If you believe, as I do, that Star Wars is ultimately about redemption and choosing to be generous and selfless rather than greedy and selfish, then you know that when Ben makes this choice, it does not bar him from redemption, it just makes it more interesting to see whether the heroes will extend a redemptive hand moving forward. Rey remaining devoted to offering forgiveness and redemption to Ben isn’t pointless, it’s the entire point of the series. And if you believe that he is “too far gone” you weren’t listening to Luke. No one’s ever really gone.

That declaration isn’t referencing death, it’s a refutation of the idea that someone can be too far gone in the dark to be brought back into the light. It’s the central idea of Star Wars.

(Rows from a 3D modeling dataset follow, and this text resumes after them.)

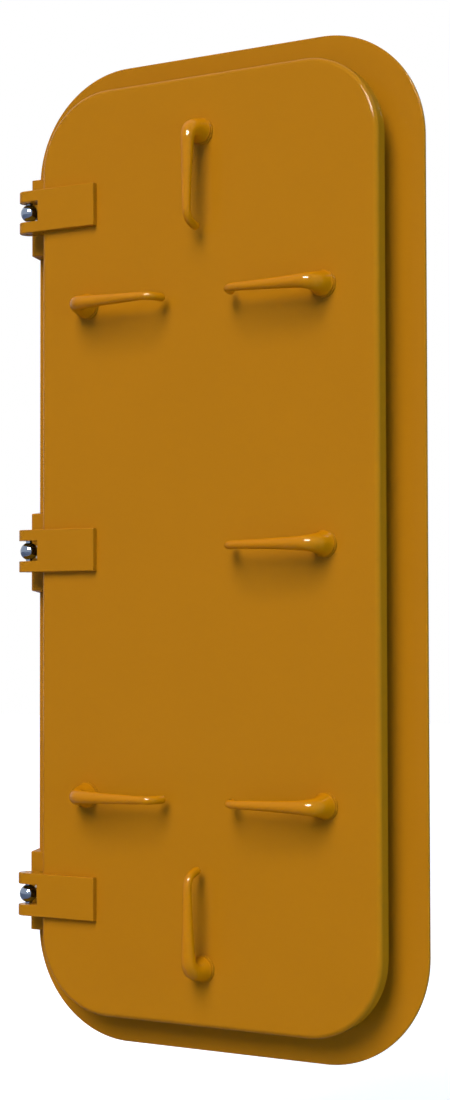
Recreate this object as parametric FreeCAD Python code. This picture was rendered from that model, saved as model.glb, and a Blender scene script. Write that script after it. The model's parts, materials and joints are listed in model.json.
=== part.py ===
"""Hinged watertight door for a ship's bulkhead, 600 x 1600 mm clear opening.

A welded frame (flange and coaming) carries three eyebolt hinges. The leaf is a pressed steel pan
with a rubber gasket that meets the coaming's knife edge. Seven dogs hold it shut: each has a forged
handle and spindle outside, and a lever inside whose nose slides on to a wedge of the frame.

Frame of the part: X to the right seen from outside, Y inboard, Z up. The origin is the centre of
the clear opening, in the plane of the bulkhead, which the flange's back face lies on.
Dogs are turned free. All sizes are in millimetres.
"""

import FreeCAD, Part
import math
import os

V = FreeCAD.Vector
X_AXIS = V(1, 0, 0)
Y_AXIS = V(0, 1, 0)
CUT = 1.0                    # how far a cutting tool reaches past the face that it leaves by
TOUCH = 0.001                # places closer than this are the same place

# ---- Clear opening and welded frame ----
opening_width = 600.0
opening_height = 1600.0
opening_corner = 94.0
coaming_thickness = 8.0
coaming_outboard = 52.0      # knife edge, ahead of the bulkhead plane
coaming_inboard = 28.0       # inner edge, behind the bulkhead plane
knife_edge_bevel = 2.4
flange_thickness = 8.0
flange_width = 98.0
flange_edge_bevel = 2.0

# ---- Leaf: pressed pan, gasket and its two retaining bars ----
leaf_lap = 50.0              # leaf's edge beyond the clear opening
leaf_face_out = 80.0         # leaf's outside face, ahead of the bulkhead plane
leaf_plate = 6.0
leaf_rim_depth = 30.0
leaf_edge_round = 9.0
gasket_width = 36.0
gasket_gap = 0.3             # closed leaf, before the dogs draw it in
gasket_edge_bevel = 3.0
retainer_thickness = 6.0
retainer_depth = 18.0
stiffener_thickness = 8.0
stiffener_depth = 24.0
stiffener_from_end = 190.0   # outer stiffeners to the clear opening's ends

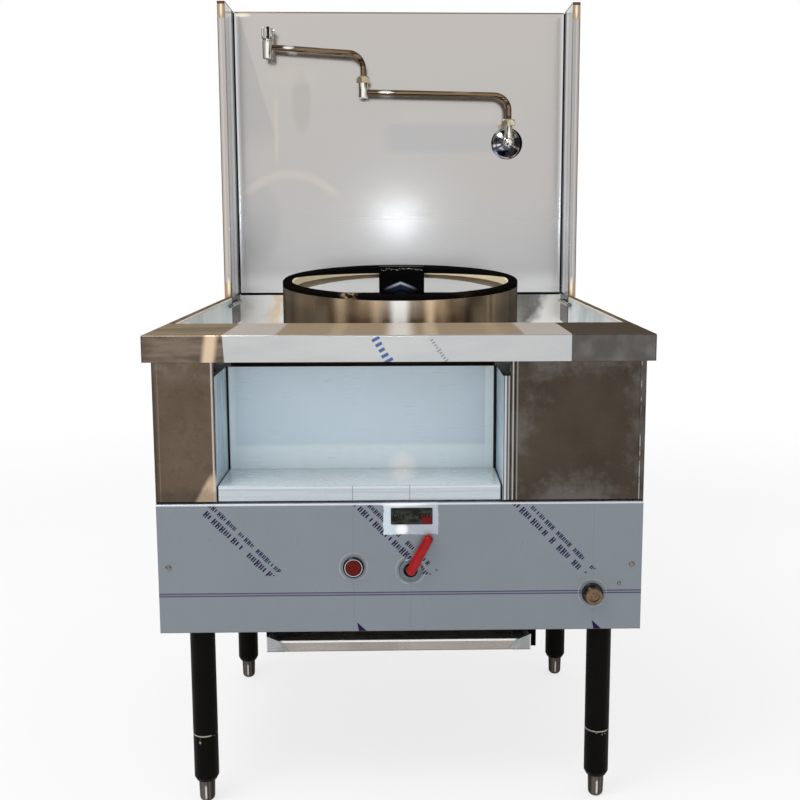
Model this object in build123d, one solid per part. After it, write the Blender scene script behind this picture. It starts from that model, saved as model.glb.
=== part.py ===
from build123d import *
import os
from math import cos, radians, sin

# Single-burner gas wok range in folded stainless sheet, in millimetres.
# +X is the cook's right, +Y points away from the cook, +Z is up. The origin is on the floor,
# under the middle of the outer box.

# ---- overall sizes ----
width = 750.0             # worktop, side to side
depth = 875.0             # fascia to the back of the splashback
rim_height = 740.0        # floor to the worktop rim
splash_height = 610.0     # rim to the top of the splashback
leg_height = 283.0        # floor to the underside of the cabinet

# ---- sheet metal ----
deck_sheet = 1.5
panel_sheet = 1.2
bend = 1.6                # radius of a fold, on the middle of the sheet
seam = 0.3                # gap left between two panels that butt

# ---- worktop ----
rim_width = 15.0          # flat rim beside the well
ledge_depth = 175.0       # flat ledge in front of the well
fascia_height = 40.0
fascia_return = 12.0
side_return = 6.0
well_depth = 95.0
well_corner = 8.0
well_floor_bend = 5.0
rim_bend = 3.0
upstand = 17.0            # strip behind the foot of the splashback

# ---- splashback ----
splash_fold = 22.0        # top edge folded to the back
splash_lip = 18.0
foot_gap = 1.2            # dark line between worktop and splashback, above the rim
foot_drop = 2.3           # and below it
corner_gap = 2.0          # dark line between wing and splashback
wing_depth = 114.0
wing_return = 20.0
wing_rear_flange = 25.0
wing_tab = 60.0           # part of each wing that hangs inside the well
tab_setback = 3.0
clamp_radius = 4.5        # smooth rod clamped along each tab
clamp_front = -50.0       # wing's front edge to the rod's front end
clamp_length = 134.0
clamp_drop = 13.5
clamp_end = 1.5
hole_clearance = 0.3

# ---- cabinet ----
body_inset = 9.5          # rim edge to the side of the cabinet
body_setback = 18.0       # fascia to the front panels
side_flange = {-1: 3.0, 1: 9.6}   # left and right side panels folded round to the front
screw_flange = 25.0
base_length = 600.0       # front panels to the foot of the raked back
rake_height = 237.0
control_height = 201.0
control_return = 12.0
control_gap = 4.0
base_flange = 28.0
drip_cutout_width = 300.0
drip_cutout_length = 330.0

# ---- open shelf in the front ----
niche_width = 426.0
niche_offset = -61.0      # middle of the shelf, from the middle of the cabinet
niche_depth = 110.0
niche_wall_drop = 64.0    # rim to the top edge of the back wall
niche_flange = 15.0
strip_width = 9.6         # bright strip right of the shelf
strip_return = 10.0
hem = 9.4
shelf_lip = 23.5

# ---- burner ----
burner_back = 430.0       # fascia to the burner's axis
ring_outer = 430.0
ring_width = 19.0         # outside to inside of the ring, seen from above
ring_plate = 8.5
ring_spigot = 8.0         # skirt that drops inside the collar
spigot_wall = 4.0
ring_rise = 57.6          # rim to the top of the ring, at its middle
ring_tilt = 4.4           # degrees, higher at the back
ring_seat = 0.3
ring_edge = 2.0
collar_sheet = 1.5
window_angle = 124.0      # opening at the back of the collar, degrees
window_head = 16.5        # rim to the top of the opening, on the burner's axis
window_tilt = 8.5         # degrees, top of the opening
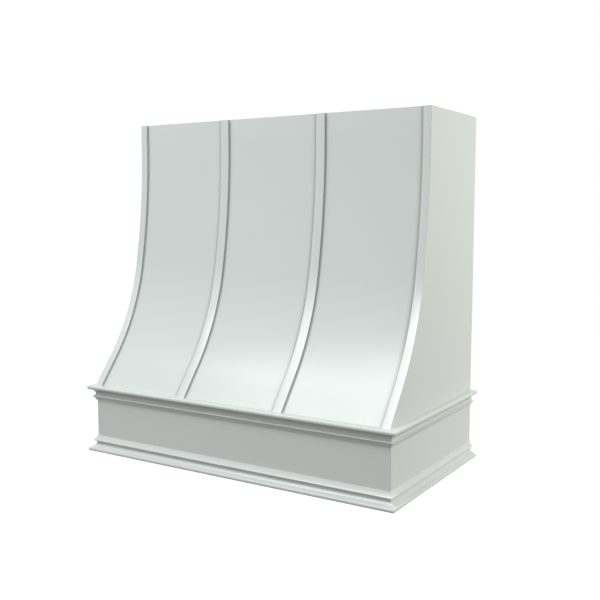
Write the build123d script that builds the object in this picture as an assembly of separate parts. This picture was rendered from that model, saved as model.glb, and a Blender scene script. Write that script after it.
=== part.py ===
from build123d import *
import math
import os

# Wooden range hood cover: a tapered chimney with a flared, strapped front on a moulded apron.
# Millimetres, +Z up, X across the width. The wall is the plane y = 0 and the room is at -Y.
# The origin is on the wall, in the middle of the width, at the hood's bottom edge.

# ---------------------------------------------------------------- driving sizes
# body
body_width = 907.0            # outside of one side panel to the outside of the other
body_height = 914.4           # 36 in, bottom edge to top edge
top_depth = 295.0             # wall to the face of the straps at the top
apron_depth = 494.5           # wall to the face of the apron
apron_height = 186.0          # bottom edge to the top of the apron

# flare of the front, seen from the side and measured on the face of the straps
flare_start_drop = 67.0       # straight part below the top edge
upper_bend = 11.2             # degrees turned by the slow upper bend
foot_slope = 37.85            # degrees from vertical at the foot
foot_straight = 98.0          # straight run at the foot
skin_setback = 3.2            # foot of the front panel behind the apron's face

# boards
panel_thickness = 18.0        # side panels
apron_thickness = 18.0
skin_thickness = 9.0          # bending plywood of the curved front
strap_thickness = 6.35
rib_thickness = 18.0
rib_depth = 60.0
rib_foot_lap = 77.0           # the ribs' feet lap down the back of the apron
rail_thickness = 18.0
rail_height = 70.0            # top rails
lower_rail_height = 102.0

# straps
inner_strap_width = 25.4
edge_strap_width = 21.4
strap_edge_radius = 0.8
apron_corner_radius = 2.0

# moulding section: p is out from the apron's face, h is away from the nose's flat side
moulding_height = 43.2
moulding_projection = 19.2
nose_radius = 5.5
nose_end_angle = 62.0         # degrees past the nose's furthest point
nose_cove_depth = 2.2
neck_projection = 2.3
neck_height = 22.3
neck_cove_depth = 1.6
bead_projection = 9.3
bead_height = 29.8
bead_radius = 1.2
bead_half_angle = 60.0
foot_cove_depth = 0.5
foot_projection = 0.4

# ledge for the ventilator insert
insert_rail_height = 38.1
insert_rail_thickness = 19.0
insert_recess = 25.4          # ledge above the hood's bottom edge
insert_pilot_radius = 1.6
insert_pilot_depth = 25.0
insert_pilot_spacing = 600.0

# hanging cleats
cleat_thickness = 18.0
cleat_height = 75.0
cleat_bevel = 45.0            # degrees from horizontal
wall_cleat_length = 760.0
hood_cleat_length = 780.0
hood_cleat_top_drop = 10.0    # below the hood's top edge
cleat_seat_gap = 0.2          # between the two bevels
cleat_rail_gap = 2.4          # wall cleat's lip below the top back rail
stud_spacing = 406.4          # 16 in
wall_screw_rows = 38.0        # between the two rows of holes in the wall cleat
wall_screw_drop = 42.0        # lip to the middle of the hole pattern
wall_hole_radius = 2.75
wall_sink_radius = 5.5
lower_hole_drop = 19.0        # holes below the lower back rail's top edge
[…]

And it’s Ben Solo’s entire character summed up in one sentence. Something I am clearly incapable of replicating even within a generous margin of error.

I love Ben Solo because his is the most interesting and thematically rich path a character can take in Star Wars. He embodies ideas of conflict, empathy, and tension between light and dark. A fully redeemed Ben would have to atone for his errors, seek forgiveness from his mother and father and uncle(s). He would dedicate his life to serving the light and saving others from the pain of the dark that he knows all too well. His death is tragic. The image of post-Exegol Ben Solo standing with Chewie and Lando in the cockpit of the Millennium Falcon that exists in my mind will always be one of my favorites. I wish we could’ve seen that forgiveness. Maybe someday we will. After all, no one’s ever really gone.